## [Objective]
Within the data that follows, set down exactly the lines from the one containing "What OpenSCAD source builds the parts of this object? That" through the one containing "plate_t = 6; // [5:0.5:8]", both ends included.

## [Data records]
>> Begin
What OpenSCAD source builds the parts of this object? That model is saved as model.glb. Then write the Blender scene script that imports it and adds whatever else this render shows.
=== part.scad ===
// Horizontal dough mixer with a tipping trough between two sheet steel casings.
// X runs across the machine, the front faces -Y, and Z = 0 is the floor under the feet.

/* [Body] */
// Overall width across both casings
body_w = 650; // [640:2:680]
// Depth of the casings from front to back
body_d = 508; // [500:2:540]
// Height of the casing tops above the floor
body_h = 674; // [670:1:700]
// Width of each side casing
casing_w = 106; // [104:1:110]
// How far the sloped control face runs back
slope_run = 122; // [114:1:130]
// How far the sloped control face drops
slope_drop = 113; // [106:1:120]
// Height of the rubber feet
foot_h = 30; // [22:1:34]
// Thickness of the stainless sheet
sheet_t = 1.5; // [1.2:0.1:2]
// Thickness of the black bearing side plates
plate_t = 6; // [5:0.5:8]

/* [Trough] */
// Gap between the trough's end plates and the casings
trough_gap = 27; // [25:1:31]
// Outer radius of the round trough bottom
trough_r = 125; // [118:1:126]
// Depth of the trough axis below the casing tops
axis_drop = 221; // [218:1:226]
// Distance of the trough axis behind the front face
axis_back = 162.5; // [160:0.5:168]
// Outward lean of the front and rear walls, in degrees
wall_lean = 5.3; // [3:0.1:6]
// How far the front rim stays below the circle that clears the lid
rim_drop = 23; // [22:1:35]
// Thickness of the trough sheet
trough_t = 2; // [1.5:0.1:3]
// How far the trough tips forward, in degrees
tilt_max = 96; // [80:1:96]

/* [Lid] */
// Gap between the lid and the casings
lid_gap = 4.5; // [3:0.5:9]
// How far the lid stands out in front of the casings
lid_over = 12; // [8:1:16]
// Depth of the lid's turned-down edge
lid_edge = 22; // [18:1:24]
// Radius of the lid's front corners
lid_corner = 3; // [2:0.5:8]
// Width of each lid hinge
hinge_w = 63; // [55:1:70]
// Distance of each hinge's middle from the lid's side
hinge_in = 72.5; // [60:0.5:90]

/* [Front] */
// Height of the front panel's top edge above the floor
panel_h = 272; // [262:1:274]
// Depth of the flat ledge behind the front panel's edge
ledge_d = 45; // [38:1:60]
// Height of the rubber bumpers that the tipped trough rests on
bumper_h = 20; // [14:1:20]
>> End
>> Begin
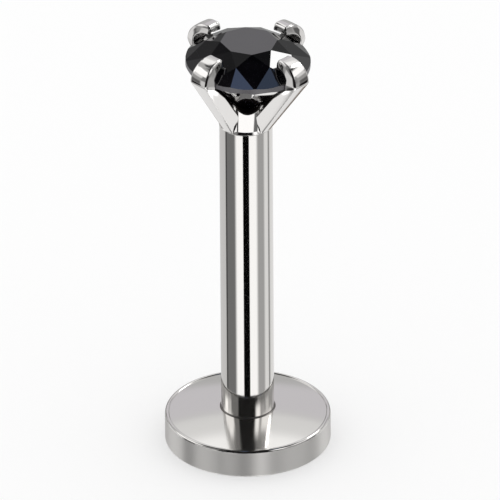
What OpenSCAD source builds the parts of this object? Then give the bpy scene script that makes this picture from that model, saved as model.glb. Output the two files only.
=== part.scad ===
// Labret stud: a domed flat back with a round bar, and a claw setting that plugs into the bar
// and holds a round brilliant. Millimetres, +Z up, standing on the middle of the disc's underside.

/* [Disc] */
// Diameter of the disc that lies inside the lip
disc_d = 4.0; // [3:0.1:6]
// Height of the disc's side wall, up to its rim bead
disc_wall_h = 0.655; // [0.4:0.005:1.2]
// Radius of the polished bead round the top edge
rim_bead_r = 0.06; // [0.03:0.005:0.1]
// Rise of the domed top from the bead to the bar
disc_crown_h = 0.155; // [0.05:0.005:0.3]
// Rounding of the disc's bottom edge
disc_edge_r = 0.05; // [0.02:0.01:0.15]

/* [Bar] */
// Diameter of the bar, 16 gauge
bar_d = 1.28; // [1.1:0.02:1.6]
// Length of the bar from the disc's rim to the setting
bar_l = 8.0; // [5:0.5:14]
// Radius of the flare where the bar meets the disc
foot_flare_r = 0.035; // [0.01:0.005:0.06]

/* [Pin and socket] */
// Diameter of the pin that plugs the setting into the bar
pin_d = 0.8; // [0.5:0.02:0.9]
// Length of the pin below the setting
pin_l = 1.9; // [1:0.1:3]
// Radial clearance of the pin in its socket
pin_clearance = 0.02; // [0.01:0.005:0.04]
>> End
## [Exercise response]
What OpenSCAD source builds the parts of this object? That model is saved as model.glb. Then write the Blender scene script that imports it and adds whatever else this render shows.
=== part.scad ===
// Horizontal dough mixer with a tipping trough between two sheet steel casings.
// X runs across the machine, the front faces -Y, and Z = 0 is the floor under the feet.

/* [Body] */
// Overall width across both casings
body_w = 650; // [640:2:680]
// Depth of the casings from front to back
body_d = 508; // [500:2:540]
// Height of the casing tops above the floor
body_h = 674; // [670:1:700]
// Width of each side casing
casing_w = 106; // [104:1:110]
// How far the sloped control face runs back
slope_run = 122; // [114:1:130]
// How far the sloped control face drops
slope_drop = 113; // [106:1:120]
// Height of the rubber feet
foot_h = 30; // [22:1:34]
// Thickness of the stainless sheet
sheet_t = 1.5; // [1.2:0.1:2]
// Thickness of the black bearing side plates
plate_t = 6; // [5:0.5:8]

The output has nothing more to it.